Write out every entry exactly as it appears.

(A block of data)
[BEGIN]
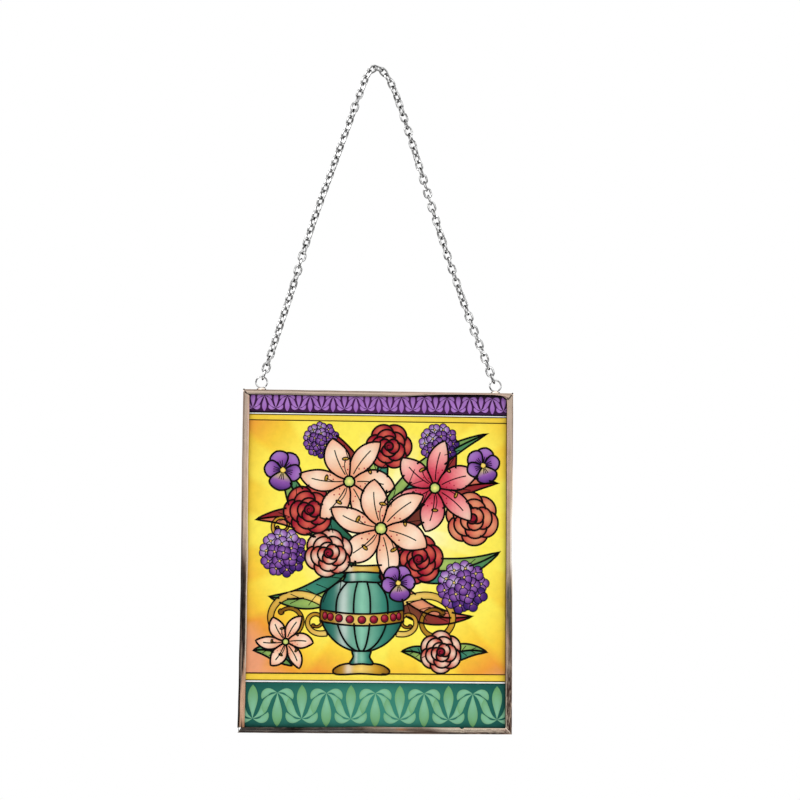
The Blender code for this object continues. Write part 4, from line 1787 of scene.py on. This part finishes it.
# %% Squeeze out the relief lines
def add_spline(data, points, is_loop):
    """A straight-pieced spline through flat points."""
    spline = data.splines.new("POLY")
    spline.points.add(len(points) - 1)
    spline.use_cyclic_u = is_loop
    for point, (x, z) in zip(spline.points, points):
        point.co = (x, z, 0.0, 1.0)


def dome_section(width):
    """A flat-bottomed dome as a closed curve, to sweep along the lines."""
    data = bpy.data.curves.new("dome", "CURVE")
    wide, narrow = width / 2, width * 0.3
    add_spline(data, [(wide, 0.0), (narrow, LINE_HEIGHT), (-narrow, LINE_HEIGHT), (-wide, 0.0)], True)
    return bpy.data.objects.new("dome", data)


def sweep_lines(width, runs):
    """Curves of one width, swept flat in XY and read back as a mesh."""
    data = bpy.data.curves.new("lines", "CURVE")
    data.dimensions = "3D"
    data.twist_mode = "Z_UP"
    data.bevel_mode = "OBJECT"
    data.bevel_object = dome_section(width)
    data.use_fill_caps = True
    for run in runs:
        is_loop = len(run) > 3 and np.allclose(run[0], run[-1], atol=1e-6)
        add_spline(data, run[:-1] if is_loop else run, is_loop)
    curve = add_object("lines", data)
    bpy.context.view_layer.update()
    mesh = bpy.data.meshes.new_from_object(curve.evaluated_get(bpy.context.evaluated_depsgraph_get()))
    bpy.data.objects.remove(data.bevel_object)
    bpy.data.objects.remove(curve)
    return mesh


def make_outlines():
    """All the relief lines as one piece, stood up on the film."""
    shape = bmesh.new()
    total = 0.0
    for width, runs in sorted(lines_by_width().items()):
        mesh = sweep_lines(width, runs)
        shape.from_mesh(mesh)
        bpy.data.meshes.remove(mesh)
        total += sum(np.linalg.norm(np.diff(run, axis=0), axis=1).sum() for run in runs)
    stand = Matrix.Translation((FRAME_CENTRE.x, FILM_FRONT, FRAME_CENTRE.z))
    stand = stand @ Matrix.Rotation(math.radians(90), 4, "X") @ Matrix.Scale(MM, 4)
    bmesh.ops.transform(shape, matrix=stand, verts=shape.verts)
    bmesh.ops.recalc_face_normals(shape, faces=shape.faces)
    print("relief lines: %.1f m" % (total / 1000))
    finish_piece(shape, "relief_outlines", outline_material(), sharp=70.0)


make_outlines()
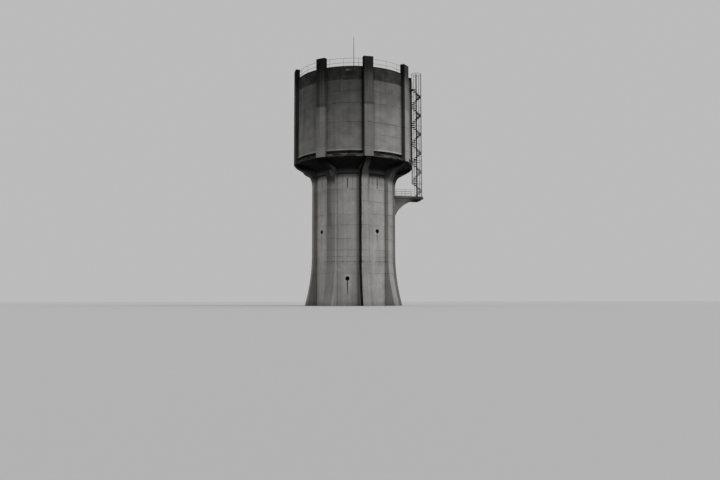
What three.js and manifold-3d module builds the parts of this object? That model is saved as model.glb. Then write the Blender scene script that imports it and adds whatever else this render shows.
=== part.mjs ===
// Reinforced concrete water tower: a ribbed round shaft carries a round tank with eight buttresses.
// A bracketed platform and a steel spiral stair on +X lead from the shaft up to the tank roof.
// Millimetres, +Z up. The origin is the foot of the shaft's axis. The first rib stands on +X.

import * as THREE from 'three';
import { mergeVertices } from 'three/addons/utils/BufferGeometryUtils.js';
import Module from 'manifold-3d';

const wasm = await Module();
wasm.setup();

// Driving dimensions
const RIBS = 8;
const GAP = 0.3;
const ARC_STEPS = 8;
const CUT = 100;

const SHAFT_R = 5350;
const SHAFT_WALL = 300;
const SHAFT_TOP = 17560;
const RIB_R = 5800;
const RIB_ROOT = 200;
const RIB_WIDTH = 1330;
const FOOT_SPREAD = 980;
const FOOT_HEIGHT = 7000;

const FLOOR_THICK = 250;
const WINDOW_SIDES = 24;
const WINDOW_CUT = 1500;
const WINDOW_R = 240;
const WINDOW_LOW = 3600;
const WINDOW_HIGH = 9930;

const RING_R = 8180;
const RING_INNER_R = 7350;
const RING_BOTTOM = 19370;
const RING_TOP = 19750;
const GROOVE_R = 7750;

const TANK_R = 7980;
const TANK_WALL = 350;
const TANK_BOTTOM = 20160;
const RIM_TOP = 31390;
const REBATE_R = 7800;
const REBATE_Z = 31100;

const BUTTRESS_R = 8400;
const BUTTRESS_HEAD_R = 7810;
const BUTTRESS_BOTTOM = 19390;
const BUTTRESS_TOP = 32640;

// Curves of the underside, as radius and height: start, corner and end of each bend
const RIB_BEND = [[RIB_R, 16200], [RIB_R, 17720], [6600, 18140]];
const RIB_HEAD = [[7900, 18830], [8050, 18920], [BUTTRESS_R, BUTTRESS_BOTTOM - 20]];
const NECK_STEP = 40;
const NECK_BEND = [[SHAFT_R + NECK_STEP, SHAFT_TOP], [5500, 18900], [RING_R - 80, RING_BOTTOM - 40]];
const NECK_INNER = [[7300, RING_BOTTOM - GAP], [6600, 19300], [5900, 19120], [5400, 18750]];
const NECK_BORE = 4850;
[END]
[THE RESPONSE]
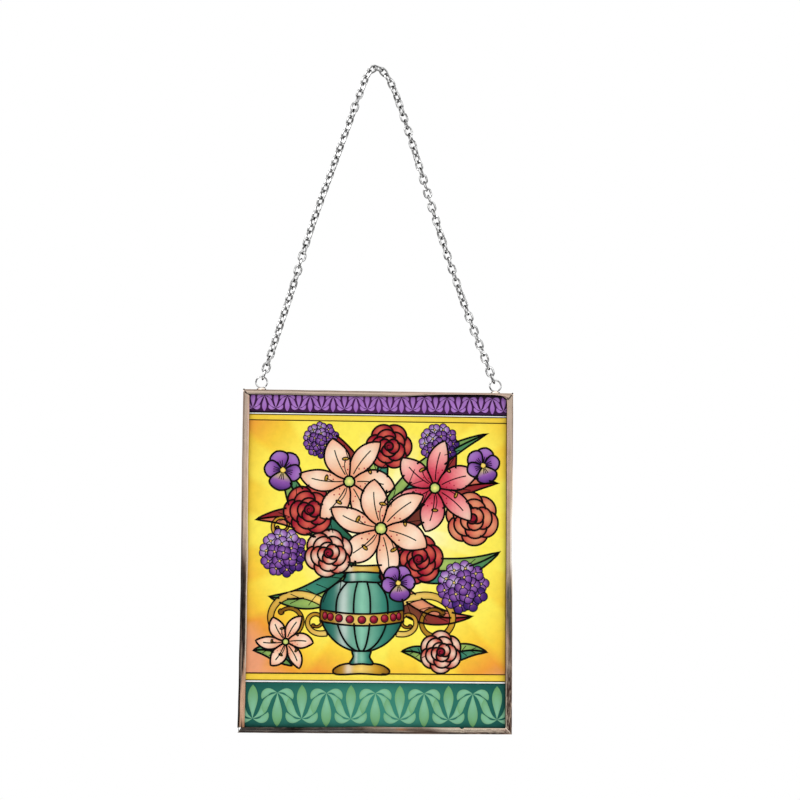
The Blender code for this object continues. Write part 4, from line 1787 of scene.py on. This part finishes it.
# %% Squeeze out the relief lines
def add_spline(data, points, is_loop):
    """A straight-pieced spline through flat points."""
    spline = data.splines.new("POLY")
    spline.points.add(len(points) - 1)
    spline.use_cyclic_u = is_loop
    for point, (x, z) in zip(spline.points, points):
        point.co = (x, z, 0.0, 1.0)


def dome_section(width):
    """A flat-bottomed dome as a closed curve, to sweep along the lines."""
    data = bpy.data.curves.new("dome", "CURVE")
    wide, narrow = width / 2, width * 0.3
    add_spline(data, [(wide, 0.0), (narrow, LINE_HEIGHT), (-narrow, LINE_HEIGHT), (-wide, 0.0)], True)
    return bpy.data.objects.new("dome", data)


def sweep_lines(width, runs):
    """Curves of one width, swept flat in XY and read back as a mesh."""
    data = bpy.data.curves.new("lines", "CURVE")
    data.dimensions = "3D"
    data.twist_mode = "Z_UP"
    data.bevel_mode = "OBJECT"
    data.bevel_object = dome_section(width)
    data.use_fill_caps = True
    for run in runs:
        is_loop = len(run) > 3 and np.allclose(run[0], run[-1], atol=1e-6)
        add_spline(data, run[:-1] if is_loop else run, is_loop)
    curve = add_object("lines", data)
    bpy.context.view_layer.update()
    mesh = bpy.data.meshes.new_from_object(curve.evaluated_get(bpy.context.evaluated_depsgraph_get()))
    bpy.data.objects.remove(data.bevel_object)
    bpy.data.objects.remove(curve)
    return mesh


def make_outlines():
    """All the relief lines as one piece, stood up on the film."""
    shape = bmesh.new()
    total = 0.0
    for width, runs in sorted(lines_by_width().items()):
        mesh = sweep_lines(width, runs)
        shape.from_mesh(mesh)
        bpy.data.meshes.remove(mesh)
        total += sum(np.linalg.norm(np.diff(run, axis=0), axis=1).sum() for run in runs)
    stand = Matrix.Translation((FRAME_CENTRE.x, FILM_FRONT, FRAME_CENTRE.z))
    stand = stand @ Matrix.Rotation(math.radians(90), 4, "X") @ Matrix.Scale(MM, 4)
    bmesh.ops.transform(shape, matrix=stand, verts=shape.verts)
    bmesh.ops.recalc_face_normals(shape, faces=shape.faces)
    print("relief lines: %.1f m" % (total / 1000))
    finish_piece(shape, "relief_outlines", outline_material(), sharp=70.0)


make_outlines()
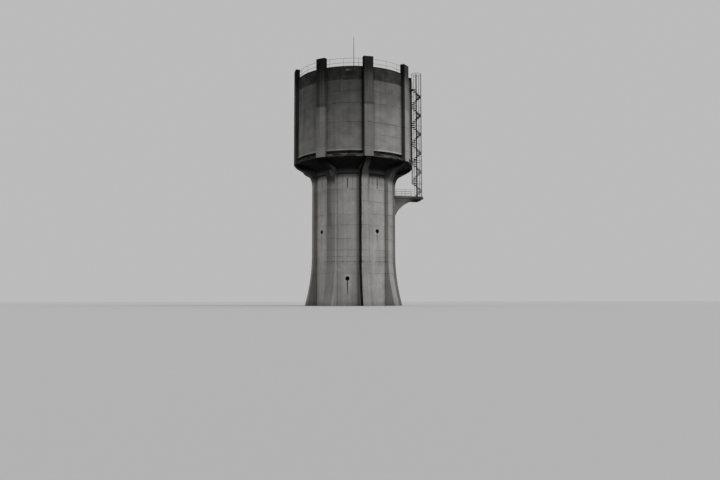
What three.js and manifold-3d module builds the parts of this object? That model is saved as model.glb. Then write the Blender scene script that imports it and adds whatever else this render shows.
=== part.mjs ===
// Reinforced concrete water tower: a ribbed round shaft carries a round tank with eight buttresses.
// A bracketed platform and a steel spiral stair on +X lead from the shaft up to the tank roof.
// Millimetres, +Z up. The origin is the foot of the shaft's axis. The first rib stands on +X.

import * as THREE from 'three';
import { mergeVertices } from 'three/addons/utils/BufferGeometryUtils.js';
import Module from 'manifold-3d';

const wasm = await Module();
wasm.setup();

// Driving dimensions
const RIBS = 8;
const GAP = 0.3;
const ARC_STEPS = 8;
const CUT = 100;

const SHAFT_R = 5350;
const SHAFT_WALL = 300;
const SHAFT_TOP = 17560;
const RIB_R = 5800;
const RIB_ROOT = 200;
const RIB_WIDTH = 1330;
const FOOT_SPREAD = 980;
const FOOT_HEIGHT = 7000;

const FLOOR_THICK = 250;
const WINDOW_SIDES = 24;
const WINDOW_CUT = 1500;
const WINDOW_R = 240;
const WINDOW_LOW = 3600;
const WINDOW_HIGH = 9930;

const RING_R = 8180;
const RING_INNER_R = 7350;
const RING_BOTTOM = 19370;
const RING_TOP = 19750;
const GROOVE_R = 7750;

const TANK_R = 7980;
const TANK_WALL = 350;
const TANK_BOTTOM = 20160;
const RIM_TOP = 31390;
const REBATE_R = 7800;
const REBATE_Z = 31100;

const BUTTRESS_R = 8400;
const BUTTRESS_HEAD_R = 7810;
const BUTTRESS_BOTTOM = 19390;
const BUTTRESS_TOP = 32640;

// Curves of the underside, as radius and height: start, corner and end of each bend
const RIB_BEND = [[RIB_R, 16200], [RIB_R, 17720], [6600, 18140]];
const RIB_HEAD = [[7900, 18830], [8050, 18920], [BUTTRESS_R, BUTTRESS_BOTTOM - 20]];
const NECK_STEP = 40;
const NECK_BEND = [[SHAFT_R + NECK_STEP, SHAFT_TOP], [5500, 18900], [RING_R - 80, RING_BOTTOM - 40]];
const NECK_INNER = [[7300, RING_BOTTOM - GAP], [6600, 19300], [5900, 19120], [5400, 18750]];
const NECK_BORE = 4850;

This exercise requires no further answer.